● REQUIREMENT
Pick out all lines in the listing holding the string "scene" and copy them.

● DATA LINES
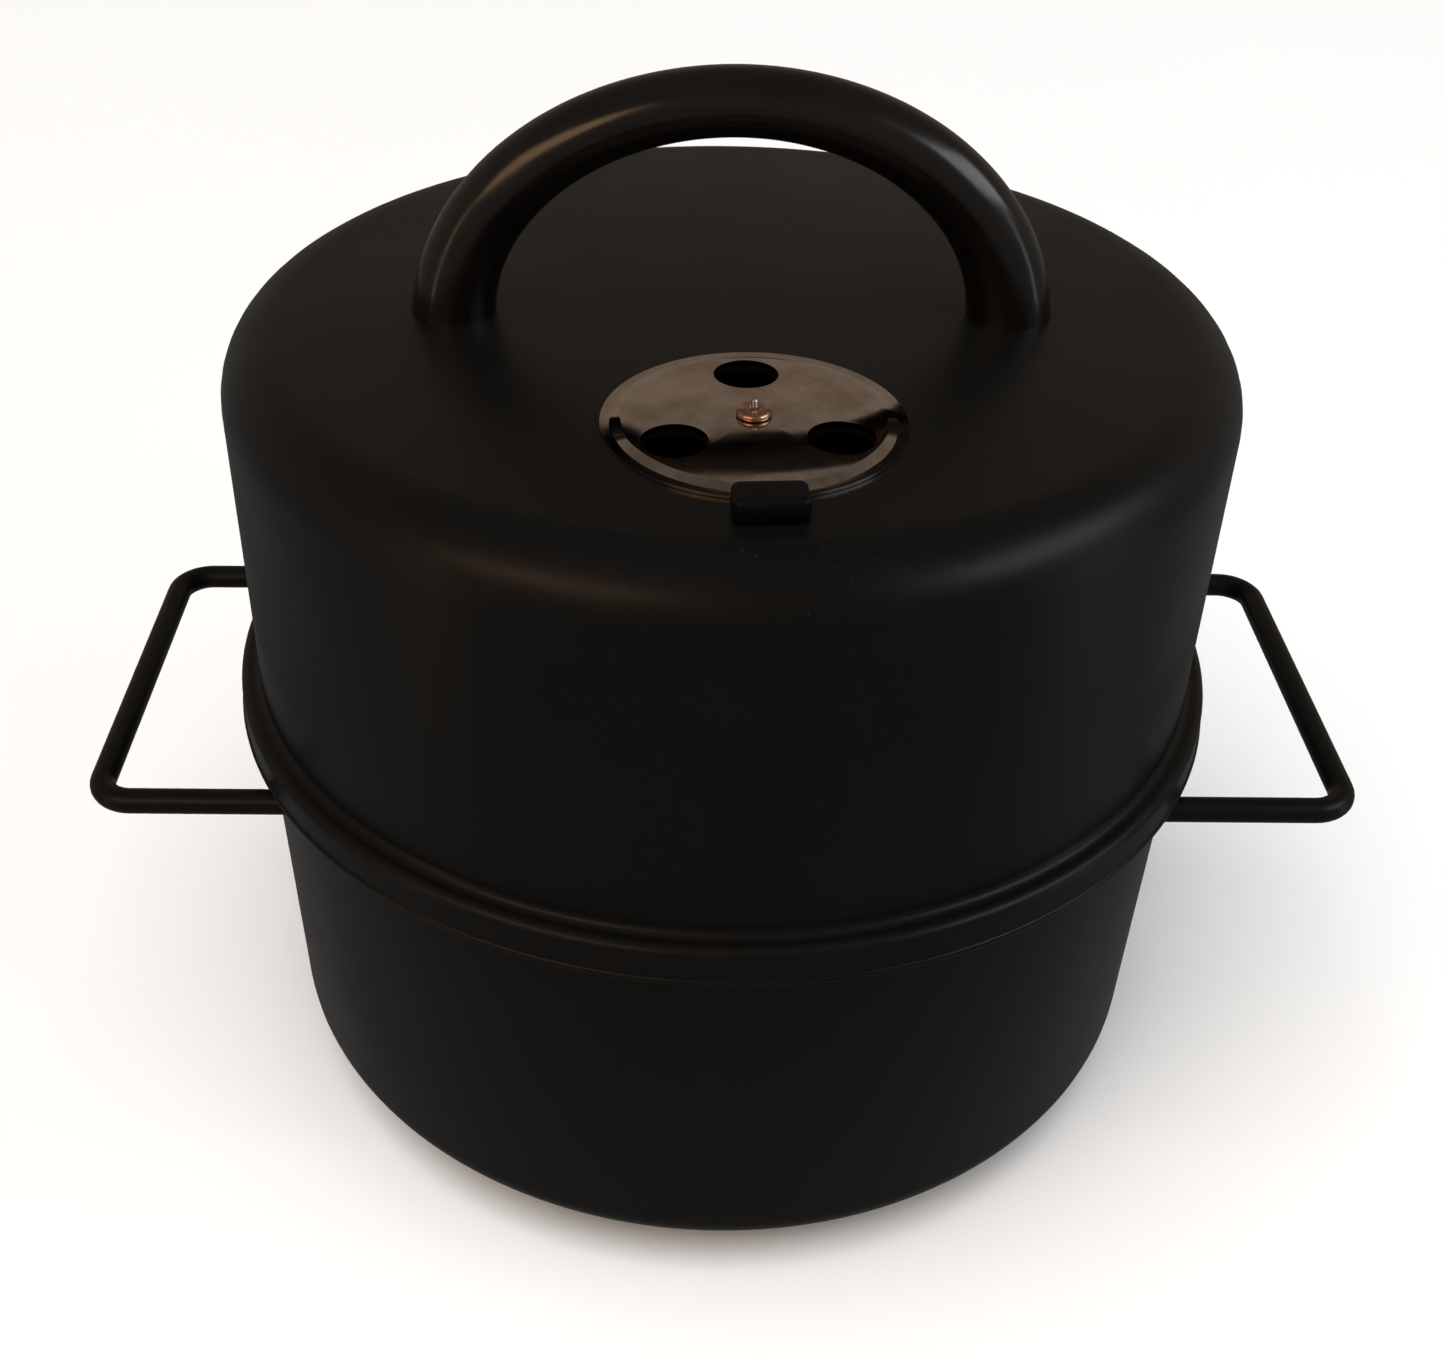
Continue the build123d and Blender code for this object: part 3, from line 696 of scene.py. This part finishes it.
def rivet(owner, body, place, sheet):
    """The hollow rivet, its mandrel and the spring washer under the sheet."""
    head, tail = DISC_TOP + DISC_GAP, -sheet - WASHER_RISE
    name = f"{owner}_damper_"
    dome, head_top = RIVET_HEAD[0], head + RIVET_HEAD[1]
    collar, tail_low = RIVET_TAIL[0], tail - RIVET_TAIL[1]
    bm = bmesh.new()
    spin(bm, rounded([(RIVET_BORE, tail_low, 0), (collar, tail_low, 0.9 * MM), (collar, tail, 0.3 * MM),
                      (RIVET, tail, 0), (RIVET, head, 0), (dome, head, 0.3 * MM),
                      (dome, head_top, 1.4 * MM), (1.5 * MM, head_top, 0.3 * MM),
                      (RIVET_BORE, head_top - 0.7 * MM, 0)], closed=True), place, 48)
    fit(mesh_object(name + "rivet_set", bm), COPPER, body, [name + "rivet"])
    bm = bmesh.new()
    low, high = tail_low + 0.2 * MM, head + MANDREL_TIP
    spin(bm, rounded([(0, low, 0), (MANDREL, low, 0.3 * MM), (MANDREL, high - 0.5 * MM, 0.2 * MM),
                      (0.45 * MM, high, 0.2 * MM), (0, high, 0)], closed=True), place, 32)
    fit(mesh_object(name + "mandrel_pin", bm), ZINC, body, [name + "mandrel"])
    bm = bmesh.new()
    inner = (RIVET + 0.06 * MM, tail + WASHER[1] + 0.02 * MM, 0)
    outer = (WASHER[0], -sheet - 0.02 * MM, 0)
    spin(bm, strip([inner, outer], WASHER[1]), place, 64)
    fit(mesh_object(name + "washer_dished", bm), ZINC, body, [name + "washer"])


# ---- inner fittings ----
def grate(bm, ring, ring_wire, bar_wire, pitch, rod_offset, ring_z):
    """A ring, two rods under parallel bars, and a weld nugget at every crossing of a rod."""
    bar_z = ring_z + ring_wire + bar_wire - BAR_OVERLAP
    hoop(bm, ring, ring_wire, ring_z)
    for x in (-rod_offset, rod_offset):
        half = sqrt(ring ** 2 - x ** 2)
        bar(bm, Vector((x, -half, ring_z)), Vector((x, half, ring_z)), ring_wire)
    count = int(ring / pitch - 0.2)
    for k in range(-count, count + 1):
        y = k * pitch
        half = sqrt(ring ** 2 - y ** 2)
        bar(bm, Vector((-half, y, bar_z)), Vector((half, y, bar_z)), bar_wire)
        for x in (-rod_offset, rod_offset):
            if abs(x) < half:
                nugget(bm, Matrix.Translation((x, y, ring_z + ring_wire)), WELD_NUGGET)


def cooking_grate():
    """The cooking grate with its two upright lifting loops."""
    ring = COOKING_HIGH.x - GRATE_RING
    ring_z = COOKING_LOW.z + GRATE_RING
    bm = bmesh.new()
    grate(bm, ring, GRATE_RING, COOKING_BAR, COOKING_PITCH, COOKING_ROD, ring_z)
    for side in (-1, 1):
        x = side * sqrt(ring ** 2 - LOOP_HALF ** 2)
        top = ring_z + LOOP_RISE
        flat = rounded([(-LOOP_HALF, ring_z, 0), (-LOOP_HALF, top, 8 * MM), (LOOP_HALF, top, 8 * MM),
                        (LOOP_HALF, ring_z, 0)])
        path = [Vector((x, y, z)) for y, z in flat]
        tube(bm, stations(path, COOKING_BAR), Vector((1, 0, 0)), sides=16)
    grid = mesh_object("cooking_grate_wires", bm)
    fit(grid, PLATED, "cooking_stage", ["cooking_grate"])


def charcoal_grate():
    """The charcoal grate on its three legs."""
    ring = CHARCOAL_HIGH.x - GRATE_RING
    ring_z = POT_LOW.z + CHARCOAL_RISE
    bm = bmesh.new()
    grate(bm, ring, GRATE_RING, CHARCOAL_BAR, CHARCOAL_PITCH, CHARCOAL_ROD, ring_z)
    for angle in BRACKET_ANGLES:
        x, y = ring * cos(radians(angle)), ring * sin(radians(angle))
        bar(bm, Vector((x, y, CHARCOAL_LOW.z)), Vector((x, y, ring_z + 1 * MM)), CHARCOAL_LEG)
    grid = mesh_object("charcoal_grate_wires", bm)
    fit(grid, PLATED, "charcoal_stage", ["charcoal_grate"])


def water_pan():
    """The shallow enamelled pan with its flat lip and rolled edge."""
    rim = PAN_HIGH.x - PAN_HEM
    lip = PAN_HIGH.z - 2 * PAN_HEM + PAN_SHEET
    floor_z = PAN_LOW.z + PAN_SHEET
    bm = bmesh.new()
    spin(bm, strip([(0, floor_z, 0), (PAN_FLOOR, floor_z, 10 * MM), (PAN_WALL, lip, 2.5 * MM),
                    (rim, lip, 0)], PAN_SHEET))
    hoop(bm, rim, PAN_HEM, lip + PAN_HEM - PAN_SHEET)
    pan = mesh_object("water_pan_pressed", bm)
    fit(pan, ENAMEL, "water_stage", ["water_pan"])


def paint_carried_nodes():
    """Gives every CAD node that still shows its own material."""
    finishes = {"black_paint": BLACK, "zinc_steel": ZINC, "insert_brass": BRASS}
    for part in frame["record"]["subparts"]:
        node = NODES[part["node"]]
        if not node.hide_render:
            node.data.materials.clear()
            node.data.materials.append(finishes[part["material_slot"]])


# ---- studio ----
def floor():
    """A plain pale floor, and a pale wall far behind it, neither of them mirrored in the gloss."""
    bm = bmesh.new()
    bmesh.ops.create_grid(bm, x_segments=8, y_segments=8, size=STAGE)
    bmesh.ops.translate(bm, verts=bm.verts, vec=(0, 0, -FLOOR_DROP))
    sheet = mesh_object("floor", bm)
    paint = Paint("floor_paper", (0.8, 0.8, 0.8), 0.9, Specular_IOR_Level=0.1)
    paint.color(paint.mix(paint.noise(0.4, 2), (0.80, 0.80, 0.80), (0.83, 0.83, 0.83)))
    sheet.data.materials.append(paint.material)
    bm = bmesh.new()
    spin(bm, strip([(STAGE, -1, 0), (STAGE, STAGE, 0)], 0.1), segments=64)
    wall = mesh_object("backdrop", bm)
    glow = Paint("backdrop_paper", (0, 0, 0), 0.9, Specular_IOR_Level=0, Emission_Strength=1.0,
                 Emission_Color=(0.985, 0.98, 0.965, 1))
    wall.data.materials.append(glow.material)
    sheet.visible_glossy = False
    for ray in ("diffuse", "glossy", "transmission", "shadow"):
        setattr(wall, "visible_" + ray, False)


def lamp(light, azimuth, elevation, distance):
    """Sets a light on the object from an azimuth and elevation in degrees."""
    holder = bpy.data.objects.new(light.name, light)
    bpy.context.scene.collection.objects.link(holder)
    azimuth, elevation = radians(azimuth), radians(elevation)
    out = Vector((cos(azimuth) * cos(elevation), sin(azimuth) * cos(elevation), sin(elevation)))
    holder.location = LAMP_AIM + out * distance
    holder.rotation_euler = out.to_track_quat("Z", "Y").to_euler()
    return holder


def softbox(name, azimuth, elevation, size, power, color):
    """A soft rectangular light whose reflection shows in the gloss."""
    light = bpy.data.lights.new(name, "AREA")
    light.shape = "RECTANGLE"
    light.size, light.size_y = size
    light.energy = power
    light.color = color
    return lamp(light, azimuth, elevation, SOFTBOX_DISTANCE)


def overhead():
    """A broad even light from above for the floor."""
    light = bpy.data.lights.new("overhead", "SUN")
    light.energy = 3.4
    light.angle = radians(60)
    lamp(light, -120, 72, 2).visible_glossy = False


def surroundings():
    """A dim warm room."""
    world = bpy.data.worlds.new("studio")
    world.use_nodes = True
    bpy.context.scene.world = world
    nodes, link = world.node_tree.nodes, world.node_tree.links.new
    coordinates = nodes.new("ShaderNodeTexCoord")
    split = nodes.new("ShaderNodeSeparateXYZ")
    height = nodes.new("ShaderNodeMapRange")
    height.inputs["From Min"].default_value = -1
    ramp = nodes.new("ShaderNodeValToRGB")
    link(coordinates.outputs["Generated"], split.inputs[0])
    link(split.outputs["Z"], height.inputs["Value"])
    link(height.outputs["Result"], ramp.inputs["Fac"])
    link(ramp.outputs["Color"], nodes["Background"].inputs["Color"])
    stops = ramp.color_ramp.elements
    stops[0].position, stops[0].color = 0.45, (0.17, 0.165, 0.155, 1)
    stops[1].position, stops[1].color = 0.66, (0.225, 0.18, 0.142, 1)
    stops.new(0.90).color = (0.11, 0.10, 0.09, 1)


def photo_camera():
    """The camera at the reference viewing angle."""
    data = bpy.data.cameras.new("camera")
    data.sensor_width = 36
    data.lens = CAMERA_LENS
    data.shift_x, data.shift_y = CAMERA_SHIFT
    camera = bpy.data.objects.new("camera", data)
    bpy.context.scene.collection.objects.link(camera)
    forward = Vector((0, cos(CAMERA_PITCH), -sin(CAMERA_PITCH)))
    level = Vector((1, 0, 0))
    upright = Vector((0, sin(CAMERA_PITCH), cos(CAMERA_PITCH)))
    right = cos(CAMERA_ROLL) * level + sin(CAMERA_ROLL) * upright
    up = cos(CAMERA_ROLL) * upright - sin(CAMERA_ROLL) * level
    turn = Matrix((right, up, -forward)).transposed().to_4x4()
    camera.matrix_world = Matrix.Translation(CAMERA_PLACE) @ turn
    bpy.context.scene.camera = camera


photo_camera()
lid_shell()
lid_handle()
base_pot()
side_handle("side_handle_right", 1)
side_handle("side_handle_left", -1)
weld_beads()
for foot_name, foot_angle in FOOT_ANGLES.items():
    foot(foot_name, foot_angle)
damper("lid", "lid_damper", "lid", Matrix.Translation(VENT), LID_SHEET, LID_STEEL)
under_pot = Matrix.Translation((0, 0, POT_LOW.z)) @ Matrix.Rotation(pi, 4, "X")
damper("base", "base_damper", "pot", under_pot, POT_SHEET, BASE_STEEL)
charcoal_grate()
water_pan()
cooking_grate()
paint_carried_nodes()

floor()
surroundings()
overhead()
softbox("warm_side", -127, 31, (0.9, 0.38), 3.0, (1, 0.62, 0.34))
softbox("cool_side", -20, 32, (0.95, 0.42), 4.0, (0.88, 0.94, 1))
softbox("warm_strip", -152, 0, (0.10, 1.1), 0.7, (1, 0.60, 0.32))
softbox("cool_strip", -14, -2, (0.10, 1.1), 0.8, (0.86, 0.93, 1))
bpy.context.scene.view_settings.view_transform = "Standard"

● RESPONSE TO THE TASK
Continue the build123d and Blender code for this object: part 3, from line 696 of scene.py. This part finishes it.
    bpy.context.scene.collection.objects.link(holder)
    bpy.context.scene.world = world
    bpy.context.scene.collection.objects.link(camera)
    bpy.context.scene.camera = camera
bpy.context.scene.view_settings.view_transform = "Standard"